Monochromatic colors are varying shades of the same color, can complement most photos, and are easy to select.
Analogous colors are two colors that are next to each other on the color wheel.
Triadic colors are any three colors that are exactly one-third of the color wheel away from each other.
Complementary colors reside directly across from each other on the color wheel and can add extra "pop" to your design.
Color Scheme Examples
This scrapbook page layout uses varying shades of purple that accent the baby's bow. An advantage of monochromatic color schemes is that the colors tend to fade to the background, allowing the photos to be the main attraction.
The scrapbook page shown here uses blue and blue-green as an analogous color scheme.
In the scrapbook layout shown here, purple, green, and orange are used as a triadic color scheme. To give balance to the layout, one color (orange) is chosen as the dominant shade and the other two are used as accents.

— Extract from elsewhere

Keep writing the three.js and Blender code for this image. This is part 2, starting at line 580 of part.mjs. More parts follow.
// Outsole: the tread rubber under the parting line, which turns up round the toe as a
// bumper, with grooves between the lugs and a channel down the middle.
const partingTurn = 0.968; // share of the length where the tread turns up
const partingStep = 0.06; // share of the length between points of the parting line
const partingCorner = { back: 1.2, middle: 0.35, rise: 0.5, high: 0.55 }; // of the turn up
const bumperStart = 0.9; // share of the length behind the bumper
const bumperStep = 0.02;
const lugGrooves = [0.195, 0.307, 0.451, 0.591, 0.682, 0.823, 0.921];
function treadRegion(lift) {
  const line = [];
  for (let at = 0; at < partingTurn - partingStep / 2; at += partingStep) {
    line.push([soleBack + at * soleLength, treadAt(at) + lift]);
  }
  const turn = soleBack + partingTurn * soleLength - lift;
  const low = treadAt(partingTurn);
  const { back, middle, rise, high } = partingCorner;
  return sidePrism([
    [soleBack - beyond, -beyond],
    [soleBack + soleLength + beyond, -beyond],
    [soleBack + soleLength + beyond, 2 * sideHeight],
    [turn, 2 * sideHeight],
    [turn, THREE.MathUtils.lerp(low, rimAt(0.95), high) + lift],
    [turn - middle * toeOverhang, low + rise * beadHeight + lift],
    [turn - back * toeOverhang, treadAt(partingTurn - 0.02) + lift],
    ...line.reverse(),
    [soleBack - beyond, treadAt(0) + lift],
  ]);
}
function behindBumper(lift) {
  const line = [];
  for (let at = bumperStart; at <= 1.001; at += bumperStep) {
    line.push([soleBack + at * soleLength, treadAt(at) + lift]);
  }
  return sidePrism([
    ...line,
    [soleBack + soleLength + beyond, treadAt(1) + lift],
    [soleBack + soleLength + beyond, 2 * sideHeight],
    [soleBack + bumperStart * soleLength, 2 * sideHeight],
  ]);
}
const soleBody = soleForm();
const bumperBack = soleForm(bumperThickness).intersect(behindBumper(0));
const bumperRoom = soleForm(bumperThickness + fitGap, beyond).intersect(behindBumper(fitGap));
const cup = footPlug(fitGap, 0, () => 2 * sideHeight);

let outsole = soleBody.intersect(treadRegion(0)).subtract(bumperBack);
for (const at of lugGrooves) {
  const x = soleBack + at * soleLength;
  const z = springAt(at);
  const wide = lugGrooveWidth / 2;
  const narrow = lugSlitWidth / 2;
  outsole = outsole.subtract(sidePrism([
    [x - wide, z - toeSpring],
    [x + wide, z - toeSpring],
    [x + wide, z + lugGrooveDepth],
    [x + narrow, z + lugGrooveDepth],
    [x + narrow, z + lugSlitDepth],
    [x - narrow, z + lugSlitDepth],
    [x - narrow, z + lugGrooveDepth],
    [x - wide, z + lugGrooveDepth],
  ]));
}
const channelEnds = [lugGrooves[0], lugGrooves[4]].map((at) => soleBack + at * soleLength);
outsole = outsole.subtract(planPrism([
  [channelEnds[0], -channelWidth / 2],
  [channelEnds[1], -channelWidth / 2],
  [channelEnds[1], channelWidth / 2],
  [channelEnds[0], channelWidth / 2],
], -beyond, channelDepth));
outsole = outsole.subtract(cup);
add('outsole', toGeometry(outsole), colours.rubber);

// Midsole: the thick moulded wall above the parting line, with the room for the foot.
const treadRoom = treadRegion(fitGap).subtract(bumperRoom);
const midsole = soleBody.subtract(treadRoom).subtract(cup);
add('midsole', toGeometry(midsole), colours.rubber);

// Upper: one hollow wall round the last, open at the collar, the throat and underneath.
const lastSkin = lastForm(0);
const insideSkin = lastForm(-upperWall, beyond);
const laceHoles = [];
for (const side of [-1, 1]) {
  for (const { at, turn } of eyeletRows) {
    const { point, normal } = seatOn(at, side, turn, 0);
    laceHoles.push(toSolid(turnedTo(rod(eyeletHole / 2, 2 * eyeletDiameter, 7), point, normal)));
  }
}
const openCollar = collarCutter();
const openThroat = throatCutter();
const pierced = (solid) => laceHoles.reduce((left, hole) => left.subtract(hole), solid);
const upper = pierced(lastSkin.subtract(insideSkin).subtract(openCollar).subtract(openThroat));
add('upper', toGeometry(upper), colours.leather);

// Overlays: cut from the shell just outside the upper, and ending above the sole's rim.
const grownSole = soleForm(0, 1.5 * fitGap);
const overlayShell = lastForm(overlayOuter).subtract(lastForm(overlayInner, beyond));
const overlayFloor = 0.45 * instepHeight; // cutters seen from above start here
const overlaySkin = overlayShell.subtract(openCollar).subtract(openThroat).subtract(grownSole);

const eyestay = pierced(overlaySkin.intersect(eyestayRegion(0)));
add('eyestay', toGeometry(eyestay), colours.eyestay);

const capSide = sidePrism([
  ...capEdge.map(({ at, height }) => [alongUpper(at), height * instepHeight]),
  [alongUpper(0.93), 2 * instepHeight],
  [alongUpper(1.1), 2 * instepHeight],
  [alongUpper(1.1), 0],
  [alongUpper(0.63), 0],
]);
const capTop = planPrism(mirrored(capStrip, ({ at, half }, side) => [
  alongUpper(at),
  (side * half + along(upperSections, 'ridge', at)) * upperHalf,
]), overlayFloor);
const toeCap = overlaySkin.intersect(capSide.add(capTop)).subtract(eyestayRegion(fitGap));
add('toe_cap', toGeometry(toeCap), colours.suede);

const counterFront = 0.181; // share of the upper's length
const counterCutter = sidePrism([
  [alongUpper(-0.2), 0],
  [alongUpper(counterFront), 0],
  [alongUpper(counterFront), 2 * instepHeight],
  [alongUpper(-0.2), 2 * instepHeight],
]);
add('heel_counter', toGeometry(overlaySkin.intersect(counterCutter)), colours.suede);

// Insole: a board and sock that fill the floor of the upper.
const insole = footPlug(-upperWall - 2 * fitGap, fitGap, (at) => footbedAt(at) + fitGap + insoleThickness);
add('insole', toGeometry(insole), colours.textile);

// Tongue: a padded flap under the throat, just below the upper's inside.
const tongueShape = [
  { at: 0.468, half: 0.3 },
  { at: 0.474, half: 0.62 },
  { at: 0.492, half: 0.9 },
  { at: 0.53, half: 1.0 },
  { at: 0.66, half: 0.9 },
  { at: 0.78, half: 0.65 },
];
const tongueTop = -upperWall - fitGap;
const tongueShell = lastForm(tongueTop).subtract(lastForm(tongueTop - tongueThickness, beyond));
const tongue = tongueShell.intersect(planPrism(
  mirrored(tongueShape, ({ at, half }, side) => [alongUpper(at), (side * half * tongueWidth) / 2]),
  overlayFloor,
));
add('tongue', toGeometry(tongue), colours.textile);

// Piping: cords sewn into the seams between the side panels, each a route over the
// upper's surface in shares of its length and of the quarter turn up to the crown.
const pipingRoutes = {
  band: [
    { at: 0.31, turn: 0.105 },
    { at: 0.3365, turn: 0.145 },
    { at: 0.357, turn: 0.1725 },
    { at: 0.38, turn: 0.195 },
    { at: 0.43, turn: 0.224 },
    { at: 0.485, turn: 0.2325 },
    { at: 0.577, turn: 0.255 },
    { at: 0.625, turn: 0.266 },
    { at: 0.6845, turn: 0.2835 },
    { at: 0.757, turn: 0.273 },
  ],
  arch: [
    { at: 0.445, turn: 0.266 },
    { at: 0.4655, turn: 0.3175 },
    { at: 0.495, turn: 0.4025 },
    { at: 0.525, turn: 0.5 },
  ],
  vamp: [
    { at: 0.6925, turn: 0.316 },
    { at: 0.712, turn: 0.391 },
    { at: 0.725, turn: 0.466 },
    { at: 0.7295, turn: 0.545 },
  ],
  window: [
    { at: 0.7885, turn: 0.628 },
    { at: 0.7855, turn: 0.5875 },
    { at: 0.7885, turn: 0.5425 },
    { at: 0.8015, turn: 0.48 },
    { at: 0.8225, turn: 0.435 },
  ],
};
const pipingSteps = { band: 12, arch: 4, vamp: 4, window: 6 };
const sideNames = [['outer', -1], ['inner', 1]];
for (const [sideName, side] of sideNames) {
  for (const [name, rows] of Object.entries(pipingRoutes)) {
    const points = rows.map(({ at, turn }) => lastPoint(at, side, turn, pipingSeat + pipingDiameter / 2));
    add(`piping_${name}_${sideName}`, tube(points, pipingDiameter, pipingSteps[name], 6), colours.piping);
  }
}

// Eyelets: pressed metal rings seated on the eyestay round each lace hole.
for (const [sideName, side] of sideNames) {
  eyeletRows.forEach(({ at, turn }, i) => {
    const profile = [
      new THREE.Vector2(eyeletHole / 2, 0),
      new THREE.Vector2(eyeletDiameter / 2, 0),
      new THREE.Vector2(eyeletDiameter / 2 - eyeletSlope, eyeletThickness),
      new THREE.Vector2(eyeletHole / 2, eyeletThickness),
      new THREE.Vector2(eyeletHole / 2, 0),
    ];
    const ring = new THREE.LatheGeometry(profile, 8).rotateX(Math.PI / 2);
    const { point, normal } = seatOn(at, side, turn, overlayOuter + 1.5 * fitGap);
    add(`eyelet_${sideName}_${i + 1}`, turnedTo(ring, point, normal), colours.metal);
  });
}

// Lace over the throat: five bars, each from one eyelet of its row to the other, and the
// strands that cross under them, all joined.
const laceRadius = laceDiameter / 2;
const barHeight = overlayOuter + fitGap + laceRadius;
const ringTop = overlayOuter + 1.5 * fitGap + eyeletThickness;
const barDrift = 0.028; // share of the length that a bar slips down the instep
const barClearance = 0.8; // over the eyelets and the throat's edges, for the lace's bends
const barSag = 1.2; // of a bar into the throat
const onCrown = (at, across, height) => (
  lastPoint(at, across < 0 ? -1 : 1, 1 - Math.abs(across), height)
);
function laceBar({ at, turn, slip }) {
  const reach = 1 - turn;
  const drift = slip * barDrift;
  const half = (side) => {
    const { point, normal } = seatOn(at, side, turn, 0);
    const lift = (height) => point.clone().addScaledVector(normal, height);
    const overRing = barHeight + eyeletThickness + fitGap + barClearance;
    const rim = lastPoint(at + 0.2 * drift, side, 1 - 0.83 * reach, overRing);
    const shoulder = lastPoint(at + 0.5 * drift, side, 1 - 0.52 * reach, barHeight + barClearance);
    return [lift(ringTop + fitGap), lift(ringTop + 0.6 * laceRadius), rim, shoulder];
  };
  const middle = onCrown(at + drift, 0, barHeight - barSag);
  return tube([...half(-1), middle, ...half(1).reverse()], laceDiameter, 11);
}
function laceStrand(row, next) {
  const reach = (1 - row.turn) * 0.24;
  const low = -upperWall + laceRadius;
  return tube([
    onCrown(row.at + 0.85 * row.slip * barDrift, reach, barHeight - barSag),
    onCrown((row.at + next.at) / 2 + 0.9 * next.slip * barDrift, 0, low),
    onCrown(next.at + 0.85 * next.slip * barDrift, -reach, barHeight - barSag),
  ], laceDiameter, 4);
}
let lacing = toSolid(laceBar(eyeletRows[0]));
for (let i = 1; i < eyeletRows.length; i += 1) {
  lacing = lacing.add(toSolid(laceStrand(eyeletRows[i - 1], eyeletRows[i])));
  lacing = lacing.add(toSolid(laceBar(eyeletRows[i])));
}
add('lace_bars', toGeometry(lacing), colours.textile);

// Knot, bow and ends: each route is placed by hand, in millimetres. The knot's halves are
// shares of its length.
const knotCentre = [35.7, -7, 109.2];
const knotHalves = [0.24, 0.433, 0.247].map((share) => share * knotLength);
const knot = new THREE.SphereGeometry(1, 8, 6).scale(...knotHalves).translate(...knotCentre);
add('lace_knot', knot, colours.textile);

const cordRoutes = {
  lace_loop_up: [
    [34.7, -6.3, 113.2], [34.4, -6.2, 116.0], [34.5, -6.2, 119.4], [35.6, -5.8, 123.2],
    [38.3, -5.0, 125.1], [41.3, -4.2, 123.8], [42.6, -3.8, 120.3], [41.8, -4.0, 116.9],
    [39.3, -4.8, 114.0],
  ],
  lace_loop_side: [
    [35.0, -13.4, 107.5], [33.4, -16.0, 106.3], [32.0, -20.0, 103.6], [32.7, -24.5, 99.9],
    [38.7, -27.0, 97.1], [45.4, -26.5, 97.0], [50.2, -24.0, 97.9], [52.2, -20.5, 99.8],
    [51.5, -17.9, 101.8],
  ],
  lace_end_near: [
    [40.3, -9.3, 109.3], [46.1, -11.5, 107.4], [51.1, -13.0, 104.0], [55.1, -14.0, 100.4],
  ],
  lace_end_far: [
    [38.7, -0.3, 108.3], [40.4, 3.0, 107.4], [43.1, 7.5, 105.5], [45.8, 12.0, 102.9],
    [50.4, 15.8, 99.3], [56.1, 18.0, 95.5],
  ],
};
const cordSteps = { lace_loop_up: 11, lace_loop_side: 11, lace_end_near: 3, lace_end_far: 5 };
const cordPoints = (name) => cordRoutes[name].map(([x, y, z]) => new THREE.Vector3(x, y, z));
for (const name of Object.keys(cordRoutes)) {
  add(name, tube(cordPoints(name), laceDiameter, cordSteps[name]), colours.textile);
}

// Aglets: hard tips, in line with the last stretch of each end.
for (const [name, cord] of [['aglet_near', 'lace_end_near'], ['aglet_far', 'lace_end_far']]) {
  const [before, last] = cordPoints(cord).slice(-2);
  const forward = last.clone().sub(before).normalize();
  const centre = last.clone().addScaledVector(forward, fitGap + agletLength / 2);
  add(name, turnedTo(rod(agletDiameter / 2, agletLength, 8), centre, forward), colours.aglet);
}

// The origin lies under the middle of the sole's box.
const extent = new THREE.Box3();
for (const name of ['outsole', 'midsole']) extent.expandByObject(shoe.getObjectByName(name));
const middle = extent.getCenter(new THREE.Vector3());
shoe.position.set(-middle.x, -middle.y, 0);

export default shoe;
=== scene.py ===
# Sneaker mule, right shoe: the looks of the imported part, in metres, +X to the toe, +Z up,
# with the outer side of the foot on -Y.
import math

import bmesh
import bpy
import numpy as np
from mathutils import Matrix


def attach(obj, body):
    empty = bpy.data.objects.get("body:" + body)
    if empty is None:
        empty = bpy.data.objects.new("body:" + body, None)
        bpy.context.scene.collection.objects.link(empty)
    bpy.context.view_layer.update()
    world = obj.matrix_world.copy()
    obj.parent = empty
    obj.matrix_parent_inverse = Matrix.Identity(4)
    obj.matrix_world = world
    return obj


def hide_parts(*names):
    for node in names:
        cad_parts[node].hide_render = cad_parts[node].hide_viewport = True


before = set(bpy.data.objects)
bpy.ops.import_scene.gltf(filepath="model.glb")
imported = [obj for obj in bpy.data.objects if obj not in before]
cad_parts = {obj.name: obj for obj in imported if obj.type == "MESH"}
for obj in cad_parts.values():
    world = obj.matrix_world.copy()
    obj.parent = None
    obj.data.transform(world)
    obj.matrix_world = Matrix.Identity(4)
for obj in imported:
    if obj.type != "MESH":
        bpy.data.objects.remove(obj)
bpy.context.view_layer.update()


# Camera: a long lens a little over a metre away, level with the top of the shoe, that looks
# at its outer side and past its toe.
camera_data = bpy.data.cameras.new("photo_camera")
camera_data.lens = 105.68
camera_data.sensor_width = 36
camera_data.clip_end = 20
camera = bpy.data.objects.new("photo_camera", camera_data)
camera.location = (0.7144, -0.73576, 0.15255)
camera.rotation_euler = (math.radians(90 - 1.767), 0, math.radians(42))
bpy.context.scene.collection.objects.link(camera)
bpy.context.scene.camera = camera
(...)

The scrapbook page layout shown here uses a complementary color combination of blue and orange. Matching the shades of the colors when you combine them is an important part of all color schemes. Light blue and light orange are used on this layout.
Create a Mood with Color
Color can help tell the story of your layout. Bright, warm colors reflect a playful party. Cool, calm colors create a quiet, reflective mood. Everything from scrapbook pages to party invitations will have a different mood based on the color combinations used to create them. The scrapbook page shown here uses neon shades of primary colors to make an exciting beach-themed layout.
This scrapbook page shows the exact same photos with a cool, monochromatic color scheme. Notice how the color choices affect the feel and mood of the layout.